In December, Maine forfeited three early-season wins because Walsh allowed Jeff Tory, who was ineligible under Prop 48, to play. Two months before that, the NCAA had forced the Bears to forfeit both regular-season and postseason 1992 Hockey East titles, as well as 13 victories from the '91-92 season, because Cal Ingraham, the nation's leading goal scorer last season, played for the Black Bears while enrolled at the University of Maine's University College branch (SI, Nov. 8, 1994). School officials believed that University College qualified as part of their university system, but the NCAA viewed it as a junior college, thus making Ingraham ineligible for that year.
University president Dr. Frederick Hutchinson has taken steps in response to all the snafus. He suspended both Ploszek (for one week) and Walsh (five games) without pay and will probably reassign Carville, who is in line to retire after this year. But, winter or not, it's time for the Black Bear athletic department to come out of hibernation.

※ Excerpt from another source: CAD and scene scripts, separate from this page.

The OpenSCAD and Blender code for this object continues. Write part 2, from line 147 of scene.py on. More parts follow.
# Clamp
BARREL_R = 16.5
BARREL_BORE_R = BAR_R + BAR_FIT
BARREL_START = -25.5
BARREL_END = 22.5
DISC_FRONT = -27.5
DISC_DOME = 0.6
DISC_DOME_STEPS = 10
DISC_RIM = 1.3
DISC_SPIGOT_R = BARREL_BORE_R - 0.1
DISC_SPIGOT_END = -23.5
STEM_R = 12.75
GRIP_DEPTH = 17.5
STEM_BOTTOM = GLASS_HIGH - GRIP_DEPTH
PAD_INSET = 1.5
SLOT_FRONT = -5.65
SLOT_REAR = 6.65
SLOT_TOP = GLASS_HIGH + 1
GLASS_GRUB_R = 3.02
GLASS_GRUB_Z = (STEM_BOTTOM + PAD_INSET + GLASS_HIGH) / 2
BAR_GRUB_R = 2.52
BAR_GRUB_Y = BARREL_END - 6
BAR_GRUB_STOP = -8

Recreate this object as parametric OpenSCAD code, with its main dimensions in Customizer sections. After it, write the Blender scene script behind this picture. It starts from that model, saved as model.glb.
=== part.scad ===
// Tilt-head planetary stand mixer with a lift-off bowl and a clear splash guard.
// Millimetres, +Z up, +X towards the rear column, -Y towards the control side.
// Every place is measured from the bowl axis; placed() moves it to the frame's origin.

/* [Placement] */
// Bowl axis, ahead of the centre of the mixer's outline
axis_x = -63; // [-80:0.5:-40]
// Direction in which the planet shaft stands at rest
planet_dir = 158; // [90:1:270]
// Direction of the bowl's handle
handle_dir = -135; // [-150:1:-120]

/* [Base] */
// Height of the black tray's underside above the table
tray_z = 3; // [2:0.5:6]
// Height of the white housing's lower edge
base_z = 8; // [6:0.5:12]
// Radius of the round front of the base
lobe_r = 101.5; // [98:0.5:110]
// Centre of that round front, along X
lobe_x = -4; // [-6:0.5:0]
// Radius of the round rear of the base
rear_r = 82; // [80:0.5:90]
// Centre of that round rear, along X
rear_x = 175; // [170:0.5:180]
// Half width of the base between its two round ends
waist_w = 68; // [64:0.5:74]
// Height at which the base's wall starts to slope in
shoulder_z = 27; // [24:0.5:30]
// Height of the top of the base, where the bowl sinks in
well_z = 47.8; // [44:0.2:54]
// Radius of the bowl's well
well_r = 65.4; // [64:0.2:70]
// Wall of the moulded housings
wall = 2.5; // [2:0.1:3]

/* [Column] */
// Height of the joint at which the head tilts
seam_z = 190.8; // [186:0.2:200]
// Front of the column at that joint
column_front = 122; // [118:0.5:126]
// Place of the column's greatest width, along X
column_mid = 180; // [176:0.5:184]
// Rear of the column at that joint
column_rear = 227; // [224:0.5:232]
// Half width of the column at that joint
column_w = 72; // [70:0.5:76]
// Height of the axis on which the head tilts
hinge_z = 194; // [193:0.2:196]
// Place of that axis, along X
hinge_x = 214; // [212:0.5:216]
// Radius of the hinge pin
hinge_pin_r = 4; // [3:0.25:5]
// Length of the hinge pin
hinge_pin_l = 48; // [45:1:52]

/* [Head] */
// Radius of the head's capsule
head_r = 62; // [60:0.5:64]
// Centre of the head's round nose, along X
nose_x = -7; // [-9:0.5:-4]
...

Baltimore Oriole Cal Ripken ended last season with 289 home runs as a shortstop, a number that apparently put him four shy of Ernie Banks's record for that position. However, unbeknownst to the Orioles, the Elias Sports Bureau six years ago had determined that 16 home runs that Banks had hit as a first baseman had been mistakenly credited to his shortstop total. Better late than never, the O's honored Ripken at Camden Yards on Feb. 9 and Hew in Mr. Cub for the celebration.
Might another player be overlooked this season? Following are the home run leaders at each position along with the career total of the active player with the best chance of catching him.
•First base: Lou Gehrig, 493; Eddie Murray, 441. Murray's number is not accurate since Elias has not yet determined how many dingers he has hit as a DH or a pinch hitter. It is not inconceivable that he could pass Gehrig, but staying healthy at age 38 is not a sure thing.
•Second base: Joe Morgan, 266; Ryne Sandberg, 235. Ryno is four years removed from his best power year (40), but when the wind blows out in Wrigley....
•Third base: Mike Schmidt, 509; Gary Gaetti, 245. Gaetti's total, like Murray's, was not amassed at one position. He has no shot at Schmidt's stat in any case.
•Shortstop: Ripken, 289. Thirty-six-year-old Alan Trammell, with 174 homers, would need at least five good seasons to catch Ripken, and he probably won't get them.
•Catcher: Carlton Fisk, 351; Lance Parrish, 305. Surprise—the leader isn't Johnny Bench, who had 327. Parrish, who is going to spring training on a minor league contract with the Tigers, isn't likely to catch Fisk.